Updated: Sep 26, 2020

I just finished my second pop-up show. During the presentation, I talked about phased creation that about the randomness behind the machine learning generated images. At the end of the, I got one question from one of our tutors. Following is my reflection about that question.

Q: The artist you reference Jackson Pollock for example spent many years perfecting his technique so would not strictly characterise this as “random” - might be interesting to look at different levels of ambiguity possible within computational processes and get a more precise definition of what you intend when placing “randomness” as a desirable quality?

I assume that you mean the randomness in Pollock’s painting is not real randomness.

As you said that Pollock had practiced for many years, and also some researches indicate that they did find some fractals in his painting. However, when he was painting on the canvas, he did not control every stroke and drew those fractals consciously.

I am not saying that unconsciousness is equal to randomness, just maybe we have not found the mechanism (rules) in the so-called unconsciousness, like before we can predict the next number generated by ‘noise()’ function, we call it as ‘random’. Nevertheless, we still can not say there is no randomness in Pollock’s painting.

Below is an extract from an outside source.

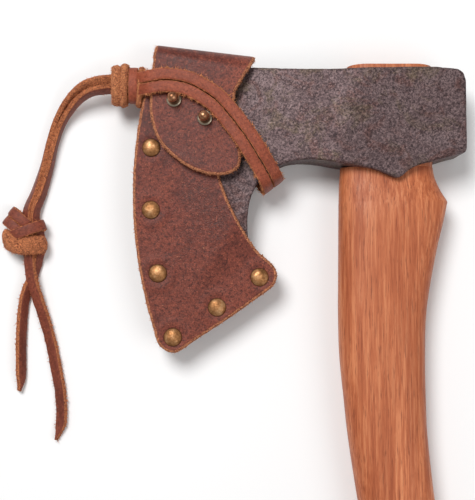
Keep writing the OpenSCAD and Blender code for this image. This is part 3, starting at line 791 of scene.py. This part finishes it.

Randomness is a kind of tricky stuff. In the scientific research field, it seems like people have not found a real mechanism which can prove that randomness exists in this world, but we do have a vocabulary to describe this kind of phenomenon. As so far, randomness still can not be real randomness, the only thing we can do is to modify the level of its ‘complexity’. For example, technically, the randomness used in both creative coding, such as noise and random functions, and AI algorithms, such as a generative adversarial network (GAN), aims to get unpredictable values, but the difference is in the algorithms, to what extent human would like to control the so-called random outcomes directly.

In this sense, how could we say his techniques are not strictly random?

How do you think of the ‘strictly random’? Do you mean an absolute status?

How is your feeling if I argue that the randomness is formed as a sense of order under some coincidences?

I assume your question is about the values of Pollock’s paintings.

I did not consider his painting in the whole art history, maybe the randomness is a really tiny point in his painting, which means I should not reference his work when I talk about the topic of randomness.

There are also a lot of artistic works about randomness, such as Andy Goldsworthy, who uses nature as a medium, which contains a lot of randomness phenomena. However, I want to give people a straight sense of comparing AI with humans.

Q: If the whole art history context is important?